January 19, 2010
Librarian Opportunities to Grab in the 2010 Horizon Report
Each year, the Horizon Report (released annually by Educause) identifies critical trends and Chellenges that will affect teaching and learning. It also identifies six emerging technologies or practices that are likely to enter mainstream use on campuses "within three adoption horizons spread over the next one to five years."
In this year's Report, the critical trends and challenges are (in)directly relevant to the changing roles of librarians in the academic mission. In my opinion, what the Report highlights as trends and challenges is what we, as librarians, do and have been doing on a regular basis for a while. By owning these skills sets and marketing them to the universities or schools to which we report, new opportunities will present themselves just as other doors are closing. It is up to us to grab these opportunities and make them our own.
Among critical trends, the Report states that the ubiquity of information will require educators to be stronger information mentors and teach our students how to judge the value of what they find online. They rightly identify the "ability to assess the credibility of information" as an historical mission of hte university that is again in the forefront of school missions. Yet, the task is even harder to accomplish today because of easy information access and the abundance of less-credentialed sources for researchers to consider.
As a librarian, I was pleased to see this important role highlighted because it NEVER left the forefront of librarians' mission despite financial and cultural attacks on the profession of librarianship by administrators and academics within many educational institutions of America.
The key challenges should also be of interest to librarians. Two of them are directly related to our role as information professionals.

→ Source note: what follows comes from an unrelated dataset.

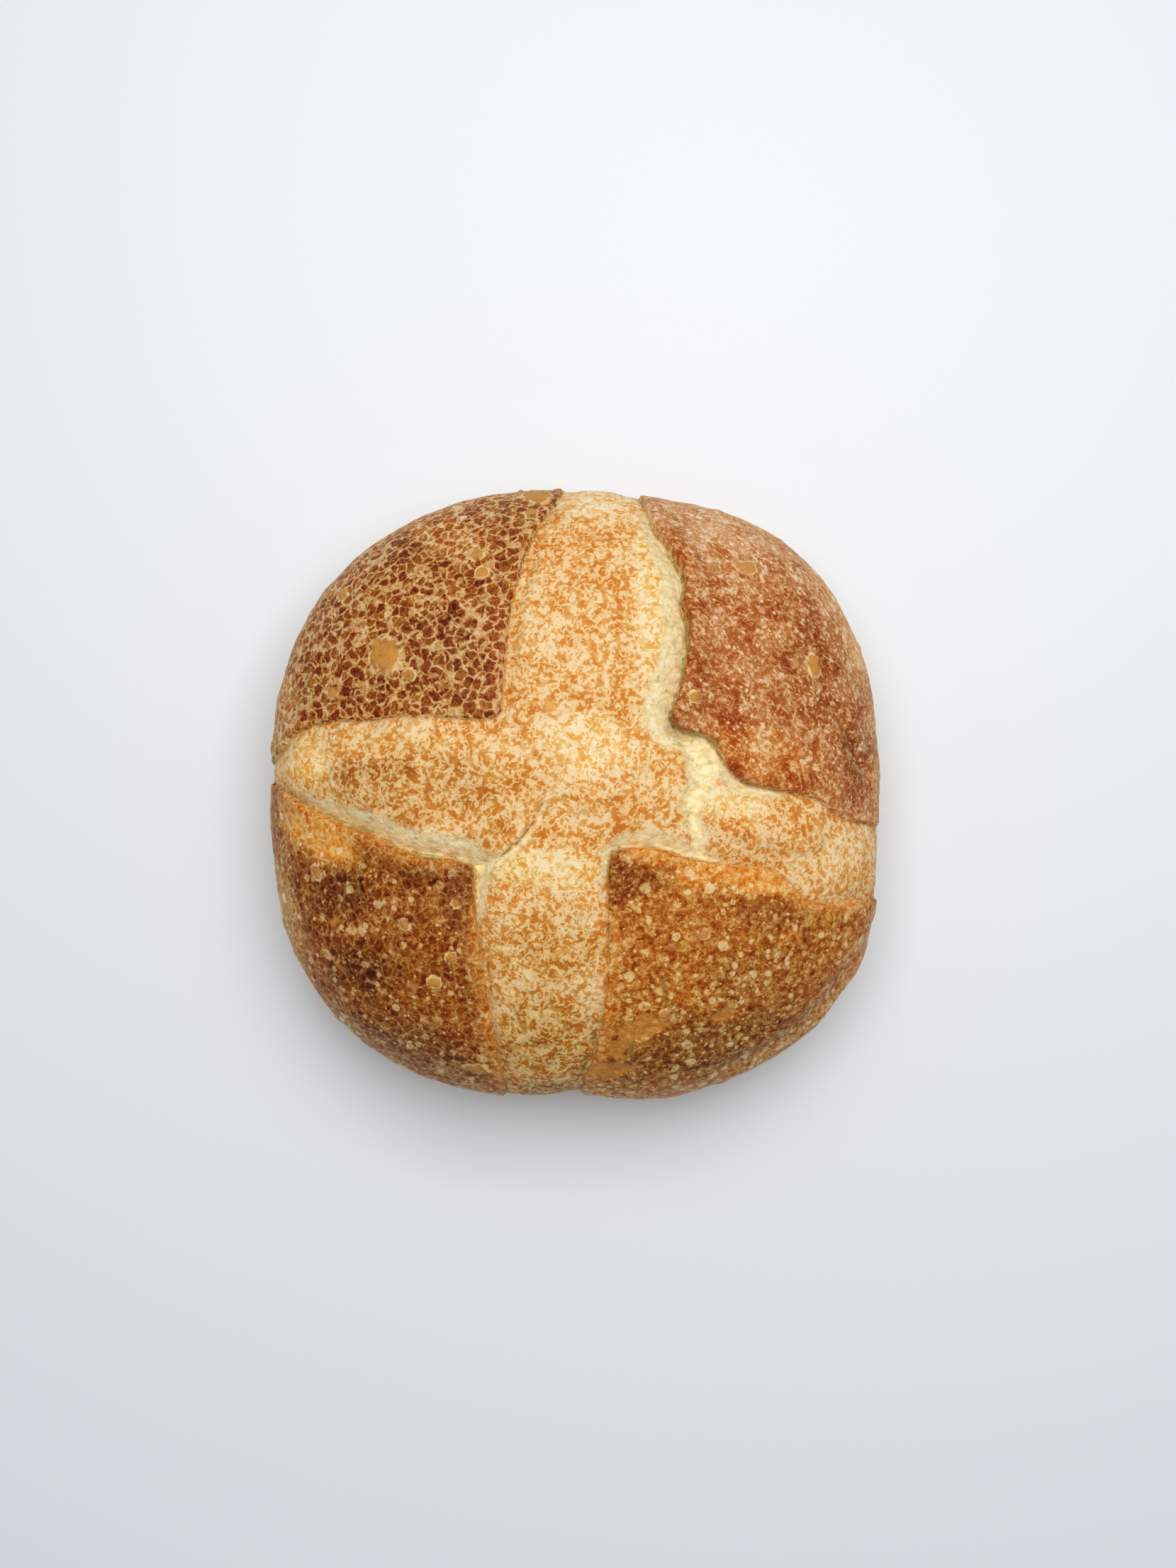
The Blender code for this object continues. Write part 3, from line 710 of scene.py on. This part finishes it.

Developing digital media skills and techniques. Librarians, especially law librarians who have spend decades trying to teach people how to use easy databases like Lexis and Westlaw, can appreciate the value of mastering internet skillsto find and organize information. Our students, and younger faculty, seem to want and do spend so much time online. We often mistake that as an indication of high digital literacy skills. Do not be fooled.

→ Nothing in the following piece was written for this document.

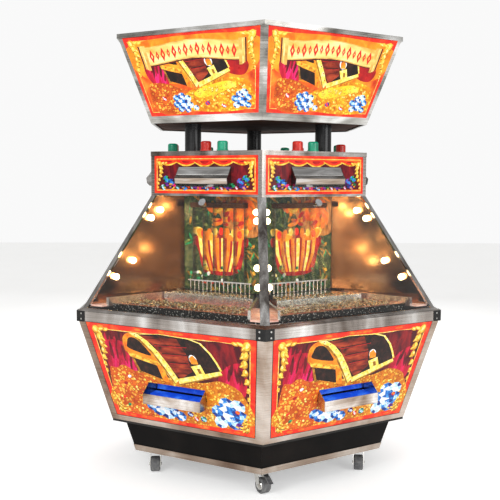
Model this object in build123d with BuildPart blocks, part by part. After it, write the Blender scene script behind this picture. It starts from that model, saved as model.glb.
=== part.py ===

In the ALR class I co-teach with librarian Karen Schneiderman, we started our course teaching our upperclass law students about RSS readers and how browser add-ons like Zotero, Read It Later, and Feedly can enhance their professional performance and keep them up to date on legal news. We started by asking this group of 15, under-the-age of 25, high-achieving law students if anyone could explain what a blog is and how it is different from a "web page." Only one student was able to provide a half answer. The same student was the only one who used or even knew what an RSS reader was. Did they see the value of what they learned? Yes, and highly appreciative as well.

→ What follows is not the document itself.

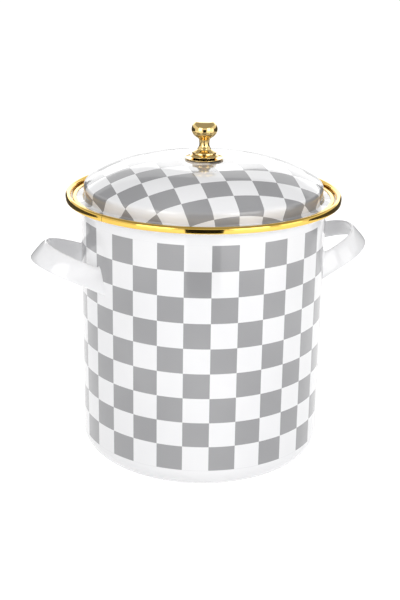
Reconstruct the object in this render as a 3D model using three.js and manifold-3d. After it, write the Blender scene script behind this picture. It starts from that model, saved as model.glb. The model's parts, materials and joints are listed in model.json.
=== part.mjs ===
// Water bath canner: enamelled pot with a gilt rim, domed lid with a brass knob,
// two strap handles, and a lift-out wire jar rack with two folding bails.
// Millimetres, +Z up. The origin is the middle of the pot's base, the handles lie along X.
import * as THREE from 'three';
import { mergeVertices } from 'three/addons/utils/BufferGeometryUtils.js';
import Module from 'manifold-3d';

const wasm = await Module();
wasm.setup();

// ---- driving dimensions -------------------------------------------------
const gap = 0.3;               // clearance between pieces that touch
const segments = 56;           // facets round every large turned piece

// pot
const potRadius = 140;         // outside of the straight wall
const potWall = 1.5;           // steel and enamel together
const potCorner = 22.5;        // outside radius where wall meets base
const seatHeight = 300;        // top of the shelf that the lid rests on
const flareRadius = 8;         // underside of the bend from wall to shelf
const shelfWidth = 4.4;        // flat of the shelf, outside the bend
const lipCorner = 2;           // outside of the bend from shelf to lip
const lipHeight = 6;           // lip above the shelf

// gilt channel rolled over the pot's lip
const rimWall = 1.6;
const rimCrown = 3.1;          // radius of the rounded top
const rimSkirt = 0.9;          // how far the outer edge stops above the shelf
const rimSeam = 0.5;           // butt joint where the strip's ends meet
const rimSeamAngle = 211;      // degrees from +X
const rimBulge = 0.7;          // outer side stands this much prouder than the wall needs
const rimBendDrop = 1;         // the rounded top starts this far below the lip's edge
const bandBevel = 0.8;         // broken edges of both gilt bands

// strap handles
const handleThickness = 3.4;
const handleWidth = 25;
const handleReach = 67.5;      // along the tilted loop, from its weld line
const handleHalfSpan = 54;     // half the distance between the two welds
const handleHeight = 226;      // weld line above the base
const handleTilt = 21;         // degrees that the loop rises outwards
const handleLean = 0.3;        // slope of the strap in towards the middle of its loop
const handleEdge = 1.3;        // rounded edges of the strap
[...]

Also included among key challenges was gaining an understanding of "new scholarly forms of authoring, publishing, and research." The Report states that "[n]ew forms of peer review and approval, such as reader ratings, including in and mention by influential blogs, tagging, incoming links, and retweeting ... are not well understood by mainstream faculty and academic decision makers, creating a gap between what is possible and what is acceptable."
I think librarians are in a perfect place to fill that gap. We are among the most savvy purveyors of publishing trends and that expertise should spill over into the open access world, or at least into the digital-only, web 2.0 world.
This year, the Report identifies the following six technologies and their horizon timeline for adoption. If you, like me, are not sure what all these techonologies are, the Report provides a good, easy to understand, introduction to each beginning on page 9:
One Year or Less
- Mobile Computing (this was also identified with a one year or less time frame in last year's Report)
- Open Content/Access
Two to Three Years
- Electronic Books
- Simple Augmented Reality
Four to Five Years
- Gesture-based Computing
- Visual Data Analysis
Seize the day. (VS)
Thanks for the shout out! I also want to note that our law students will be required to be technologists as well as competent lawyers. Law schools in the 21st century have an obligation to teach legal research and writing beyond print.